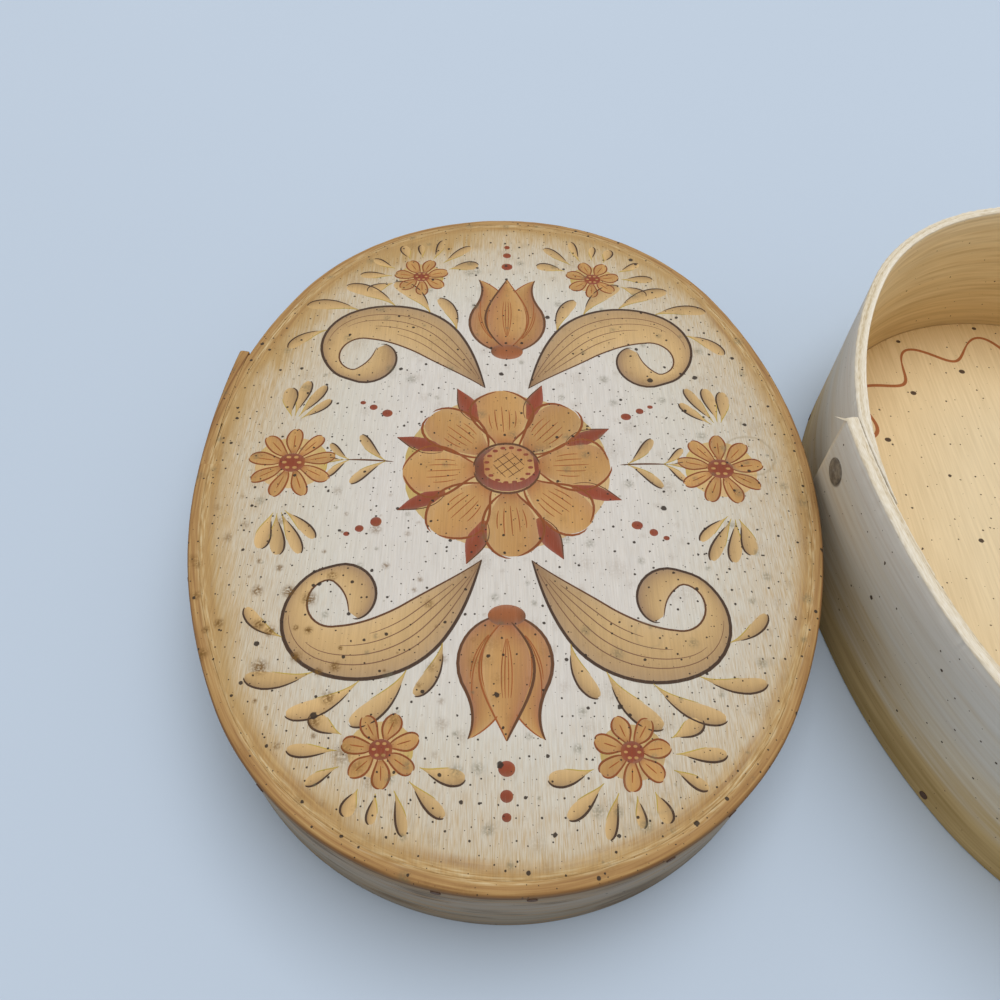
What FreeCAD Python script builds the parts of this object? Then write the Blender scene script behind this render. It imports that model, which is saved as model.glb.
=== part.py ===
"""A Norwegian tine: an oval bentwood box with a slip-over lid, standing open.

Each tub is one thin wooden band bent round an oval board. The band's two ends are
lapped on the flat side that faces -X, where a column of rivets holds them, and the
board is held by pegs driven through the band into its edge. The lid is a second,
slightly larger tub upside down, and its band slips over the base's. The box is shown
open, with the lid lying on the table beside the base.

Millimetres and degrees. The origin is on the table at the middle of the base's
underside, +Z is up and +Y runs along the oval. The lid is built round its own middle
and then moved to where it lies.
"""
import FreeCAD, Part
import Sketcher
import math
import os
import re

# What can be set by itself, with what it is.
SIZES = {
    "lid_half_width": (106, "middle of the lid to its outer face, across"),
    "lid_half_length": (136.8, "middle of the lid to its outer face, along"),
    "end_tuck": (10.4, "how much less the radius of the lid's ends is than its half width"),
    "lid_height": (40, "height of the lid, rim to top"),
    "base_height": (68, "height of the base, table to top edge"),
    "band": (4, "thickness of both bands"),
    "lid_board": (8, "thickness of the lid's board"),
    "base_board": (8, "thickness of the base's board"),
    "board_seam": (0.15, "gap all round a board, inside its band"),
    "board_bevel": (0.7, "bevel on the edge of the lid's board"),
    "slip": (0.8, "gap on each side between the closed lid and the base"),
    "end_slip": (1, "gap at each end between the closed lid and the base"),
    "end_ease": (5, "how much less the radius of the base's ends is than the lid's inside"),
    "lid_round": (2.5, "rounding of the lid's top edge"),
    "edge_round": (0.8, "rounding of the lid's rim and of the base's edges"),
    "lid_lap_y": (54, "where the lid's lap ends, from the middle along +Y"),
    "base_lap_y": (18.4, "where the base's lap ends, from the middle along +Y"),
    "lap_length": (60, "length over which a lap leaves the oval"),
    "lid_lap_gap": (0.15, "gap between the two layers of the lid's lap"),
    "base_lap_gap": (0.3, "gap between the layers of the base's lap, which has sprung"),
    "skive_tip": (0.5, "thickness left at the band's thinned inner end"),
    "rivet_setback": (8.6, "middle of a rivet to the lap's square end"),
    "head_radius": (4.5, "radius of a rivet's head"),
    "head_depth": (0.9, "thickness of a rivet's head at its rim"),
    "head_crown": (0.3, "how far a rivet's head is domed"),
    "head_proud": (0.1, "how far the head's rim stands out of the wood"),
    "shank_radius": (1.6, "radius of a rivet's shank"),
    "burr_radius": (3.5, "outer radius of the washer that a rivet is closed on"),
    "burr_depth": (0.9, "thickness of that washer"),
    "burr_sink": (0.5, "how deep it is drawn into the wood"),
    "peen_radius": (2.4, "radius of a rivet's spread end"),
    "peen_depth": (0.6, "height of that end"),
    "lid_rivet_low": (11, "height of the lid's lower rivet"),
    "lid_rivet_step": (14, "height from one rivet of the lid to the next"),
    "base_rivet_low": (17.5, "height of the base's lowest rivet"),
    "base_rivet_step": (33, "height from one rivet of the base to the next"),
    "peg_radius": (1.4, "radius of a peg"),
    "peg_length": (18, "length of a peg"),
    "peg_proud": (0.15, "how far a peg stands out of the band"),
    "peg_drop": (3.6, "middle of a peg to the outward face of its board"),
    "rest_gap": (1, "gap left between the base at its lap and the lid that lies beside it"),
    "lid_rest_y": (17, "how far along +Y the lid lies"),
}

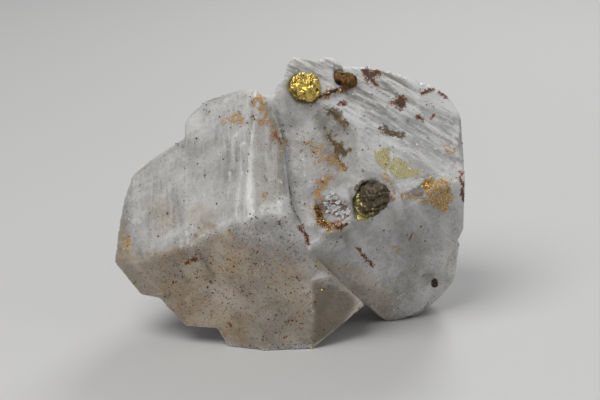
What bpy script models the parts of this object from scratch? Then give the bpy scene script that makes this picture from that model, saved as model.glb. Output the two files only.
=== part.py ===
# Manganoan calcite specimen: milky calcite crystals grown together, with chalcopyrite set in them.
# Metres, +Z up. The viewer stands at -Y and sees +X on the right. The origin is under the middle
# of the specimen, on the flat break that it rests on.

import math

import bmesh
import bpy
from mathutils import Matrix, Vector, noise

MM = 0.001

# The gap between a sulphide and the calcite round it, in millimetres
GAP = 0.3

# The block that every crystal is cut from, in millimetres
BLOCK = 160.0

# A crystal is a block with its faces cut on it. Each face has a bearing, the way that it looks
# (0 to the viewer, 90 to the right, 180 to the back), a tilt, how far it looks up, both in
# degrees, and a corner in millimetres that it passes through.

# Corners of the tall crystal and the left one
NOSE = (-9.4, -27.0, 37.2)
LIT_EDGE = (-17.6, -23.6, 34.0)
TALL_SHOULDER = (-25.9, -2.9, 53.7)
TALL_BEVEL = (-20.6, 4.2, 58.0)
TALL_FOOT = (-18.1, -15.9, 5.2)
SEAM_TOP = (-5.4, -8.3, 62.6)
SEAM_MIDDLE = (-1.3, -13.0, 56.3)
SEAM_LOW = (0.6, -26.6, 39.9)
SEAM_FOOT = (5.4, -23.1, 27.2)
HEEL = (5.1, -21.3, 19.4)
NOTCH = (18.6, -12.9, 9.9)
LEFT_TIP = (-43.2, -13.0, 21.5)
LEFT_SHOULDER = (-39.3, -3.8, 39.9)
LEFT_BEVEL = (-35.5, 4.1, 42.1)

# Corners of the right crystals
TIP = (24.9, -3.2, 0.0)
CREST_LEFT = (7.8, -8.0, 59.8)
BROW_LEFT = (14.4, -21.0, 34.5)
BROW_RIGHT = (16.7, -8.6, 52.5)
CAP_LOW = (5.3, -9.5, 61.5)
CAP_END = (-1.5, -7.4, 67.4)

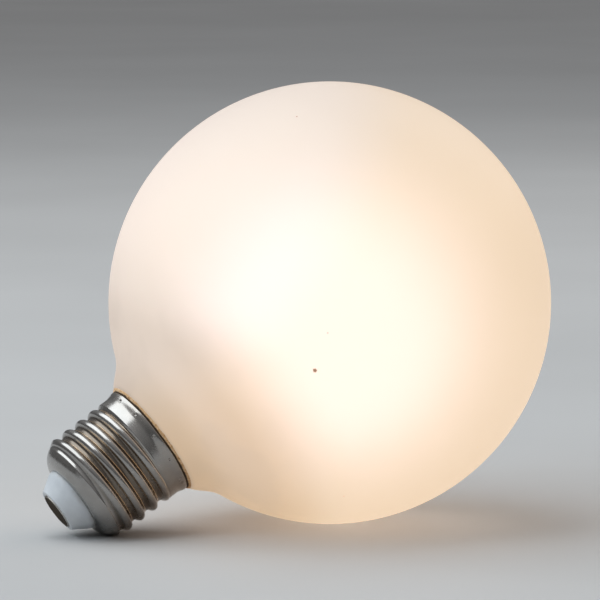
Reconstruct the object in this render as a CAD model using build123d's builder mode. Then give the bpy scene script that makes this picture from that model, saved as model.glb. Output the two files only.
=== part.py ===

---*---

> _Problem_: Please give back all of the records exactly as written.

> _Finished exercise_:
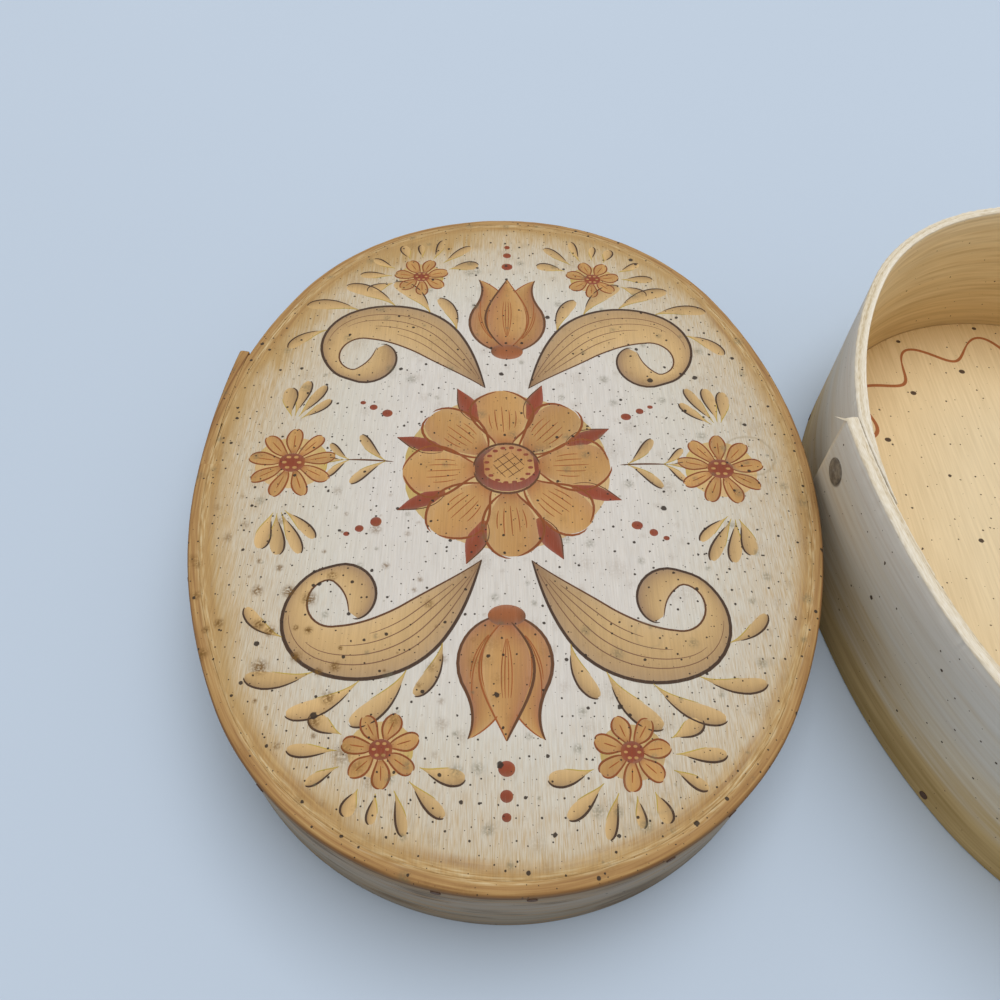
What FreeCAD Python script builds the parts of this object? Then write the Blender scene script behind this render. It imports that model, which is saved as model.glb.
=== part.py ===
"""A Norwegian tine: an oval bentwood box with a slip-over lid, standing open.

Each tub is one thin wooden band bent round an oval board. The band's two ends are
lapped on the flat side that faces -X, where a column of rivets holds them, and the
board is held by pegs driven through the band into its edge. The lid is a second,
slightly larger tub upside down, and its band slips over the base's. The box is shown
open, with the lid lying on the table beside the base.

Millimetres and degrees. The origin is on the table at the middle of the base's
underside, +Z is up and +Y runs along the oval. The lid is built round its own middle
and then moved to where it lies.
"""
import FreeCAD, Part
import Sketcher
import math
import os
import re

# What can be set by itself, with what it is.
SIZES = {
    "lid_half_width": (106, "middle of the lid to its outer face, across"),
    "lid_half_length": (136.8, "middle of the lid to its outer face, along"),
    "end_tuck": (10.4, "how much less the radius of the lid's ends is than its half width"),
    "lid_height": (40, "height of the lid, rim to top"),
    "base_height": (68, "height of the base, table to top edge"),
    "band": (4, "thickness of both bands"),
    "lid_board": (8, "thickness of the lid's board"),
    "base_board": (8, "thickness of the base's board"),
    "board_seam": (0.15, "gap all round a board, inside its band"),
    "board_bevel": (0.7, "bevel on the edge of the lid's board"),
    "slip": (0.8, "gap on each side between the closed lid and the base"),
    "end_slip": (1, "gap at each end between the closed lid and the base"),
    "end_ease": (5, "how much less the radius of the base's ends is than the lid's inside"),
    "lid_round": (2.5, "rounding of the lid's top edge"),
    "edge_round": (0.8, "rounding of the lid's rim and of the base's edges"),
    "lid_lap_y": (54, "where the lid's lap ends, from the middle along +Y"),
    "base_lap_y": (18.4, "where the base's lap ends, from the middle along +Y"),
    "lap_length": (60, "length over which a lap leaves the oval"),
    "lid_lap_gap": (0.15, "gap between the two layers of the lid's lap"),
    "base_lap_gap": (0.3, "gap between the layers of the base's lap, which has sprung"),
    "skive_tip": (0.5, "thickness left at the band's thinned inner end"),
    "rivet_setback": (8.6, "middle of a rivet to the lap's square end"),
    "head_radius": (4.5, "radius of a rivet's head"),
    "head_depth": (0.9, "thickness of a rivet's head at its rim"),
    "head_crown": (0.3, "how far a rivet's head is domed"),
    "head_proud": (0.1, "how far the head's rim stands out of the wood"),
    "shank_radius": (1.6, "radius of a rivet's shank"),
    "burr_radius": (3.5, "outer radius of the washer that a rivet is closed on"),
    "burr_depth": (0.9, "thickness of that washer"),
    "burr_sink": (0.5, "how deep it is drawn into the wood"),
    "peen_radius": (2.4, "radius of a rivet's spread end"),
    "peen_depth": (0.6, "height of that end"),
    "lid_rivet_low": (11, "height of the lid's lower rivet"),
    "lid_rivet_step": (14, "height from one rivet of the lid to the next"),
    "base_rivet_low": (17.5, "height of the base's lowest rivet"),
    "base_rivet_step": (33, "height from one rivet of the base to the next"),
    "peg_radius": (1.4, "radius of a peg"),
    "peg_length": (18, "length of a peg"),
    "peg_proud": (0.15, "how far a peg stands out of the band"),
    "peg_drop": (3.6, "middle of a peg to the outward face of its board"),
    "rest_gap": (1, "gap left between the base at its lap and the lid that lies beside it"),
    "lid_rest_y": (17, "how far along +Y the lid lies"),
}

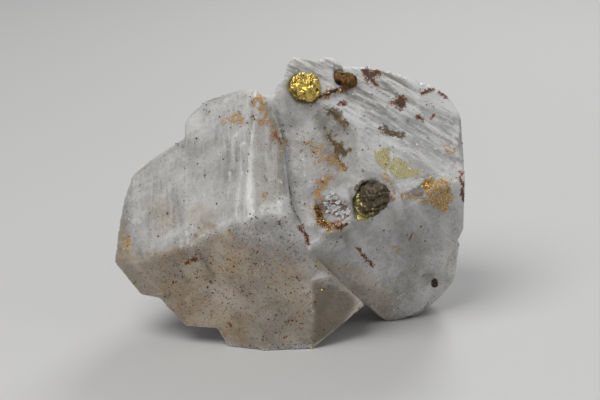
What bpy script models the parts of this object from scratch? Then give the bpy scene script that makes this picture from that model, saved as model.glb. Output the two files only.
=== part.py ===
# Manganoan calcite specimen: milky calcite crystals grown together, with chalcopyrite set in them.
# Metres, +Z up. The viewer stands at -Y and sees +X on the right. The origin is under the middle
# of the specimen, on the flat break that it rests on.

import math

import bmesh
import bpy
from mathutils import Matrix, Vector, noise

MM = 0.001

# The gap between a sulphide and the calcite round it, in millimetres
GAP = 0.3

# The block that every crystal is cut from, in millimetres
BLOCK = 160.0

# A crystal is a block with its faces cut on it. Each face has a bearing, the way that it looks
# (0 to the viewer, 90 to the right, 180 to the back), a tilt, how far it looks up, both in
# degrees, and a corner in millimetres that it passes through.

# Corners of the tall crystal and the left one
NOSE = (-9.4, -27.0, 37.2)
LIT_EDGE = (-17.6, -23.6, 34.0)
TALL_SHOULDER = (-25.9, -2.9, 53.7)
TALL_BEVEL = (-20.6, 4.2, 58.0)
TALL_FOOT = (-18.1, -15.9, 5.2)
SEAM_TOP = (-5.4, -8.3, 62.6)
SEAM_MIDDLE = (-1.3, -13.0, 56.3)
SEAM_LOW = (0.6, -26.6, 39.9)
SEAM_FOOT = (5.4, -23.1, 27.2)
HEEL = (5.1, -21.3, 19.4)
NOTCH = (18.6, -12.9, 9.9)
LEFT_TIP = (-43.2, -13.0, 21.5)
LEFT_SHOULDER = (-39.3, -3.8, 39.9)
LEFT_BEVEL = (-35.5, 4.1, 42.1)

# Corners of the right crystals
TIP = (24.9, -3.2, 0.0)
CREST_LEFT = (7.8, -8.0, 59.8)
BROW_LEFT = (14.4, -21.0, 34.5)
BROW_RIGHT = (16.7, -8.6, 52.5)
CAP_LOW = (5.3, -9.5, 61.5)
CAP_END = (-1.5, -7.4, 67.4)

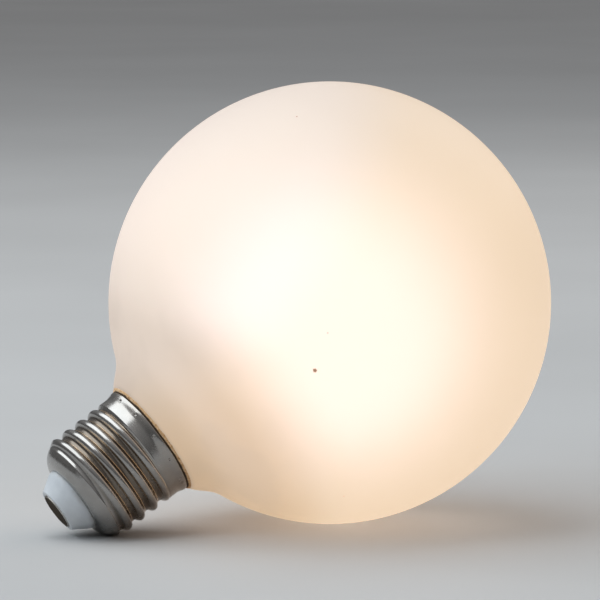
Reconstruct the object in this render as a CAD model using build123d's builder mode. Then give the bpy scene script that makes this picture from that model, saved as model.glb. Output the two files only.
=== part.py ===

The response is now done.